Monday, November 6, 2017

The Power of Music


A friend from Iran recently saw my TED talk and asked an interesting question. (Note to reader: if you’re curious, just Google Doug Goodkin TEDx talk). She asked me to explain more about what I meant when I said that music gives power. Here’s what I wrote:

Power is the ability to have some measure of control over your life. When you feel powerless, it means someone else is making decisions that affect you or that you don't know how to manage something in your life or you don't have enough knowledge or information to make something work for you— like when my computer won't respond when I push a button!!!

Music will not give you political power (though it can give you a voice to speak up to people in power), but it can give you a spiritual power and a way to survive feeling powerless politically. That's how black folks survived the brutality of 400 years of slavery. The world is vibration and music is vibration and working directly with vibration gives you a connection to the world and the ability to shape and give form to things. Life may be brutal, but music is a place where you find shelter from its storms.

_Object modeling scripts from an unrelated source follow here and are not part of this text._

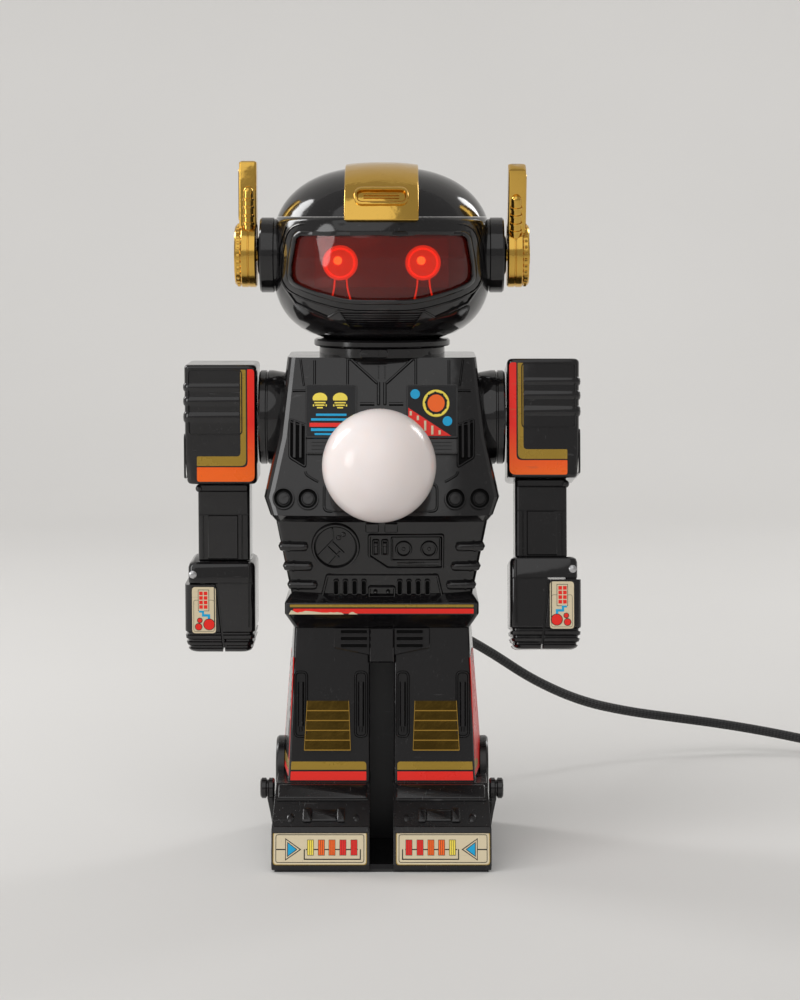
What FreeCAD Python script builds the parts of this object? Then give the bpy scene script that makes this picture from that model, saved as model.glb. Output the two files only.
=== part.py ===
import FreeCAD, Part
import math
import os
from types import SimpleNamespace

import Sketcher

# Robot shaped desk lamp: a plastic robot with a globe bulb in its chest.
# Millimetres, +Z up, the front of the robot faces -Y, its left hand is at +X as a viewer sees it.
# The origin lies on the table, under the middle of the neck.

os.makedirs("parts", exist_ok=True)
doc = FreeCAD.newDocument("robot_lamp")
Vector = FreeCAD.Vector

# Driving sizes: every other size and place is worked out from these
DRIVING = {
    # walls and clearances
    "wall": 2.2,
    "seat_gap": 0.2,
    "fit_gap": 0.05,
    "swing_gap": 0.4,
    # sole and feet
    "pad_thick": 1.2,
    "plate_thick": 2.0,
    "sole_inset": 1.5,
    "foot_inner": 4.6,
    "ankle_height": 32.0,
    "toe_front": 62.0,
    "toe_height": 17.0,
    "toe_slope": 4.0,
    "instep_front": 38.0,
    "heel_back": 34.0,
    "heel_slope": 3.0,
    "ballast_height": 16.0,
    "ballast_gap": 4.0,
    "guard_thick": 4.1,
    "guard_radius": 13.5,
    "guard_drop": 1.0,
    "lever_radius": 4.3,
    "lever_reach": 5.5,
    "lever_place": 30.0,
    "lever_drop": 5.0,
    "lever_stem": 2.4,
    # legs and hips
    "leg_height": 62.5,
    "leg_half_low": 40.5,
    "leg_half_top": 36.5,
    "leg_front_low": 36.0,
    "leg_front_top": 26.0,
    "leg_back": 28.0,
    "leg_gap_half": 5.0,
    "slot_floor": 14.0,
    "hip_height": 14.5,
    "grille_low_half": 19.8,
    "grille_high_half": 17.2,
    "grille_drop": 49.6,
    "grille_height": 20.0,
    "grille_thick": 1.6,
    # belt
    "belt_low_half": 35.0,
    "belt_half": 40.0,
    "belt_front": 31.0,
    "belt_back": 30.0,
    "belt_skirt": 6.5,
    "belt_band": 4.5,
    "belt_bevel": 3.5,
    # torso
    "belly_height": 30.5,
    "belly_low_half": 37.6,
    "belly_low_front": 27.0,
    "belly_top_half": 43.3,
    "belly_top_front": 35.0,
    "bevel_height": 3.1,
    "chest_low_half": 45.6,
    "chest_low_front": 40.0,
    "flank_rise": 7.0,
    "chest_wide_half": 48.3,
    "shoulder_rise": 24.0,
    "chest_mid_half": 43.0,
    "chest_top_rise": 32.4,
    "chest_top_half": 39.0,
    "chest_top_front": 21.0,
    "chest_back": 30.0,
    # rear hatch and its screws
    "hatch_half": 22.0,
    "hatch_height": 34.0,
    "hatch_rise": 30.0,
    "hatch_thick": 1.8,
    "screw_head": 3.2,
    "screw_shank": 1.4,
    "screw_length": 12.0,
    "screw_boss": 3.6,
    "screw_side": 26.0,
    # neck
    "neck_radius": 26.6,
    "neck_height": 4.0,
    "flange_radius": 28.4,
    "flange_thick": 3.3,
    "neck_tube": 12.0,
    "neck_tube_wall": 2.0,
    "neck_tube_length": 12.0,
    "retainer_radius": 17.0,
    "retainer_thick": 2.5,
    # head
    "head_radius": 45.7,
    "head_low": 36.3,
    "head_high": 34.6,
    "head_low_reach": 38.4,
    "head_low_power": 3.0,
    "head_high_power": 2.4,
    "head_wall": 2.0,
    "seam_rise": 13.7,
    "crown_half": 15.0,
    "crown_thick": 1.8,
    "crown_rise": 12.1,
    "crown_back": 22.0,
    "visor_top_half": 35.0,
    "visor_rise": 6.7,
    "visor_wide_half": 37.5,
    "visor_wide_drop": 6.0,
    "visor_side_drop": 12.2,
    "visor_low_half": 30.5,
    "visor_low_drop": 15.6,
    "visor_foot_half": 14.0,
    "visor_foot_drop": 19.9,
    "visor_recess": 0.8,
    "visor_thick": 1.5,
    "eye_side": 16.7,
    "eye_drop": 4.8,
    "eye_rim": 7.1,
    "eye_bulb": 5.9,
    "eye_stand": 3.0,
    "board_front": 27.0,
    "board_thick": 1.6,
    "board_half": 27.0,
    "board_height": 20.0,
    "post_side": 15.0,
    "post_half": 3.0,
    "post_depth": 4.0,
    # ears and antennas
    "ear_radius": 15.6,
    "ear_face": 50.7,
    "ear_drop": 2.1,
    "antenna_gap": 1.3,
    "antenna_thick": 6.6,
    "antenna_disc": 13.4,
    "antenna_rise": 38.9,
    "antenna_low_half": 6.0,
    "antenna_top_half": 4.5,
    "antenna_boss": 12.6,
    "antenna_boss_thick": 2.4,
    "antenna_bore": 2.5,
    "antenna_cap": 4.2,
    "antenna_cap_thick": 2.9,
    "antenna_tilt": 20.0,
    # arms
    "shoulder_height": 26.0,
    "cup_radius": 19.7,
    "cup_face": 51.3,
    "arm_inner": 51.8,
    "arm_width": 30.0,
    "arm_above": 22.8,
    "arm_below": 26.8,
    "arm_depth_half": 17.0,
    "arm_wall": 2.0,
    "axle_radius": 4.0,
    "axle_head": 7.0,
    "axle_head_thick": 2.5,
    "forearm_inner": 55.2,
    "forearm_width": 21.5,
    "forearm_length": 32.5,
    "forearm_depth_half": 11.0,
    "hand_inner": 52.8,
    "hand_width": 29.5,
    "hand_frame": 8.7,
    "hand_length": 28.2,
    "hand_depth_half": 16.5,
    "hand_split": 15.8,
    "hand_taper": 3.0,
    "pin_inset": 3.6,
    "pin_radius": 1.5,
    "pin_drop": 5.2,
    "frame_inset": 1.6,
    "lug_radius": 2.3,
    "lug_half": 4.7,
    "claw_gap": 0.8,
    "arm_swing": 10.0,
    # bulb and its holder
    "bulb_radius": 22.5,
    "bulb_front": 58.0,
    "bulb_rise": 15.4,
    "bulb_neck": 9.5,
    "mouth_room": 1.6,
    "bulb_neck_length": 6.0,
    "cap_radius": 7.0,
    "cap_length": 17.0,
    "contact_radius": 2.5,
    "contact_length": 2.0,
    "holder_radius": 13.0,
    "holder_front": 34.5,
    "holder_length": 36.0,
    "collar_radius": 17.0,
    "collar_stand": 4.5,
    "bracket_half": 9.0,
    "bracket_thick": 2.0,
    # mains entry
    "gland_clear": 0.3,
    "gland_side": 16.5,
    "gland_radius": 7.0,
    "gland_flange": 3.0,
    "relief_length": 24.0,
    "relief_root": 5.0,
    "relief_tip": 3.2,
    "gland_nut_radius": 8.5,
    "gland_nut_thick": 4.0,
    "block_half": 12.0,
    "block_height": 9.0,
    "block_depth": 10.0,
    "block_rise": 26.0,
    # cord and what is on it
    "cord_diameter": 4.5,
    "coil_mean": 48.2,
    "coil_band": 13.8,
    "coil_height": 13.7,
    "switch_length": 60.0,
    "switch_width": 26.0,
    "switch_height": 18.0,
    "switch_wall": 1.8,
    "rocker_length": 20.0,
    "rocker_width": 11.0,
    "rocker_height": 5.0,
    "rocker_pin": 1.5,
    "plug_length": 34.0,
    "plug_width": 26.0,
    "plug_height": 14.0,
    "plug_pin_radius": 2.0,
    "plug_pin_length": 19.0,
    "plug_pin_side": 9.5,
}


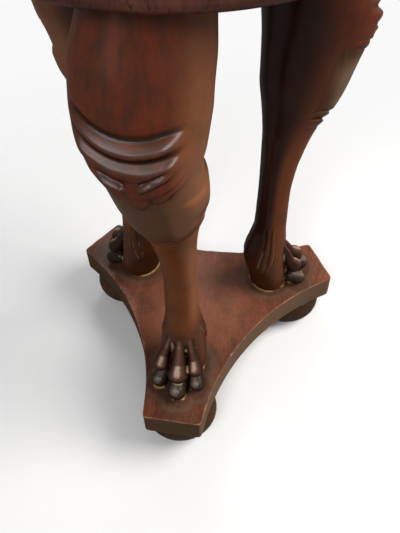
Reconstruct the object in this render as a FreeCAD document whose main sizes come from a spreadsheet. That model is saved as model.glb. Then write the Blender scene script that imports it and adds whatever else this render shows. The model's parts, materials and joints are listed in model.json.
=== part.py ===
"""A teapoy: a round tea chest on three carved animal legs, a three-cornered plinth and bun feet.

Millimetres, +Z up. The origin is on the floor, on the upright axis through the middle of the plinth.
The front leg points along -Y. What stands on the plinth's corners is made three times, turned to the
front, right and left corner.
"""
import FreeCAD, Part
import math
import os
import re
import Sketcher
from FreeCAD import Placement, Rotation, Vector

SIZES = {
    # plinth: three cut corners joined by three hollow sides
    "plinth_reach": 205.0,
    "corner_half_width": 39.0,
    "waist_reach": 98.0,
    "plinth_thickness": 37.0,
    "plinth_edge_chamfer": 0.8,
    # bun feet, turned, each with a spigot in a blind hole
    "foot_height": 50.0,
    "foot_base_radius": 36.0,
    "foot_bead_height": 6.0,
    "foot_groove_height": 1.5,
    "foot_groove_radius": 34.5,
    "foot_neck_radius": 40.0,
    "foot_neck_height": 4.0,
    "spigot_radius": 12.0,
    "spigot_length": 24.0,
    "spigot_clearance": 0.1,
    "hole_end_gap": 1.0,
    # legs
    "leg_height": 525.0,
    "leg_depth": 127.4,
    "knee_half_width": 58.0,
    "knee_set_back": 4.0,
    "front_knee_lean": 10.5,
    # dowels and screws that hold the legs
    "dowel_radius": 8.0,
    "dowel_length": 44.0,
    "dowel_clearance": 0.1,
    "low_dowel_depth": 18.0,
    "high_dowel_depth": 12.0,
    "wood_screw_radius": 2.5,
    "wood_screw_head_radius": 5.0,
    "wood_screw_head_height": 3.0,
    "screw_clearance": 0.05,
    "low_screw_length": 60.0,
    "high_screw_length": 46.0,
    # floor, wall, lining and foot moulding of the chest
    "wall_radius": 188.0,
    "wall_thickness": 14.0,
    "wall_height": 115.0,
    "floor_overhang": 8.0,
    "floor_thickness": 18.0,
    "floor_edge_height": 8.0,
    "floor_edge_width": 10.0,
    "ring_fit": 0.1,
    "moulding_width": 7.0,
    "moulding_height": 11.0,
    "moulding_foot_height": 3.0,
    "lining_thickness": 3.0,
    "lining_lip_height": 4.0,
    # lid
    "lip_clearance": 1.0,
    "lid_rim_height": 18.0,
    "lid_moulding_width": 9.0,
    "lid_moulding_height": 9.0,
    "lid_moulding_edge": 2.0,
    "lid_overhang": 17.0,
    "lid_edge_height": 13.0,
    "lid_step": 8.0,
    "lid_dome_rise": 24.0,
    "lid_lining_thickness": 1.0,
    # board that holds the bowls and canisters, and the ledge under its edge
    "ledge_width": 7.0,
    "ledge_height": 12.0,
    "board_height": 60.0,
    "board_thickness": 8.0,
    "board_clearance": 0.5,
    # mixing bowls
    "bowl_radius": 54.0,
    "bowl_wall_gap": 5.9,
    "bowl_clearance": 1.0,
    "bowl_wall": 3.0,
    "bowl_rim_width": 6.0,
    "bowl_rim_height": 3.0,
    "bowl_base_radius": 24.0,
    "bowl_floor_gap": 16.0,
    "bowl_shoulder_drop": 16.0,
    # canisters
    "canister_rise": 8.0,
    "canister_set_in": 6.0,
    "canister_set_out": 21.8,
    "canister_tuck": 3.0,
    "canister_wall": 5.0,
    "canister_clearance": 1.0,
    "cover_overhang": 2.0,
    "cover_thickness": 3.0,
    "cover_rise": 4.0,
    "cover_slope_width": 12.0,
    "cover_plug_depth": 5.0,
    "cover_plug_clearance": 0.4,
    "knob_neck_radius": 3.5,
    "knob_neck_height": 5.0,
    "knob_height": 13.0,
    # hinges
    "hinge_set_out": 4.0,
    "hinge_near_end": 4.0,
    "hinge_length": 32.0,
    "hinge_barrel_radius": 3.2,
    "hinge_barrel_clearance": 0.3,
    "hinge_pin_radius": 1.6,
    "hinge_pin_clearance": 0.05,
    "hinge_leaf_land": 2.0,
    "hinge_leaf_thickness": 1.6,
    "hinge_leaf_gap": 0.05,
    "hinge_middle_length": 10.8,
    "hinge_end_gap": 0.2,
    "hinge_screw_inset": 7.0,
    "recess_clearance": 0.2,
    "brass_screw_radius": 1.4,
    "brass_screw_head_radius": 2.5,
    "brass_screw_head_height": 1.3,
    "brass_screw_length": 13.0,
    # lock
    "lock_front_land": 4.5,
    "lock_back_land": 1.5,
    "lock_length": 44.0,
    "lock_sheet": 1.2,
    "lock_plate_length": 58.0,
    "lock_plate_lip": 0.7,
    "lock_plate_thickness": 1.5,
    "lock_clearance": 0.1,
    "lock_screw_inset": 3.5,
    "lock_shelf_height": 1.5,
    "lock_shelf_gap": 1.8,
    "key_radius": 2.0,
    "key_clearance": 0.4,
    "key_bit_reach": 6.0,
    "key_bit_thickness": 1.6,
    "key_bit_length": 3.4,
    "key_bolt_gap": 0.5,
    "key_under_gap": 3.8,
    "key_end_gap": 0.5,
    "key_bow_radius": 4.8,
    "key_bow_wire": 1.5,
    "key_shoulder": 1.0,
    "bolt_length": 20.0,
    "bolt_height": 5.0,
    "bolt_drop": 9.5,
    "bolt_end": 4.0,
    "bolt_clearance": 0.3,
    "loop_start": 8.0,
    "loop_thickness": 2.0,
    "loop_clearance": 0.4,
    "loop_foot": 1.2,
    "strike_length": 40.0,
    "strike_screw_inset": 4.0,
    "escutcheon_rim": 1.1,
    "escutcheon_depth": 3.0,
    "escutcheon_stand": 0.6,
    # what cuts right through runs past both faces by this much
    "overrun": 2.0,
}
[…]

Power is about control and the power to control the sounds you make on an instrument is literally in your hands. The power to shape vowels and consonants to sing with good tone and force, the power to coordinate your limbs and muscles into a coherent rather than random physical expression is a power open to you regardless of gender, race, class, religion and so on. Even if you’re disabled, you have this possibility— the numerous blind musicians, people dancing in wheelchairs, one severely-impaired girl connected to a computer who could generate sounds raising her eyebrow.

All that’s needed is intention and guidance. By committing yourself to practice and studying music to deepen your understanding, you gain the power to play, sing and dance better, to understand how to improvise in this style or compose with these chords or choreograph a dance that makes sense. You have the power to shape your expression. And you can see—and hear—the results of your efforts. The more you practice, the better you get, The more you study, the more you understand. That’s powerful.

So if I'm feeling happy or sad or bored or confused or angry. I have the power to express those feelings or change them by sitting down at the piano. If I need jazz, I can play jazz. If I need Bach, I can read and play Bach. If I need sounds that no one has made before, I can put my fingers down on any keys and begin to improvise and follow my thoughts and feelings. I have the power to name, own and express my feelings and thus, I'm not at their mercy. 

People who don't have this power—which can also be found in writing poetry or prose or stories, in painting, sculpture, weaving, in cooking, in gardening, in hiking and connecting with the natural world, in dance, in drama, in gymnastics, in meditation— are at the mercy of their feelings and whatever life hands them. If they don't have the inside power to feel or create beauty, if they can't feel their worth as a human being or unlock their power to fully live and love life, then they start to use their outside power to dominate, hurt or control others. They can do it with words, always criticizing and insulting, with money, using wealth to inflate their status, with physical force or look to machines to extend their power— guns, bombs and beyond. 

And that's the story of the world in a nutshell. So if we want a better world, it has to start with the children and we have to help them develop the skills and habits to create their own self-power. Children in particular feel powerless because they're smaller, just beginning to discover the power of language and reading and writing and numbers, at the mercy of their parents for food, shelter and bedtimes. That's why they love super-heroes and love the fantasy play of them being big, strong and invincible. That's fine, but meanwhile, they need to develop the discipline to craft their own sense of mastery in things. Music, of course, is just one of those things, but in my mind, one of the most powerful because it combines intellectual mastery with physical mastery with emotional expression and spiritual connection. 

Make sense? Now I’m off to practice the piano.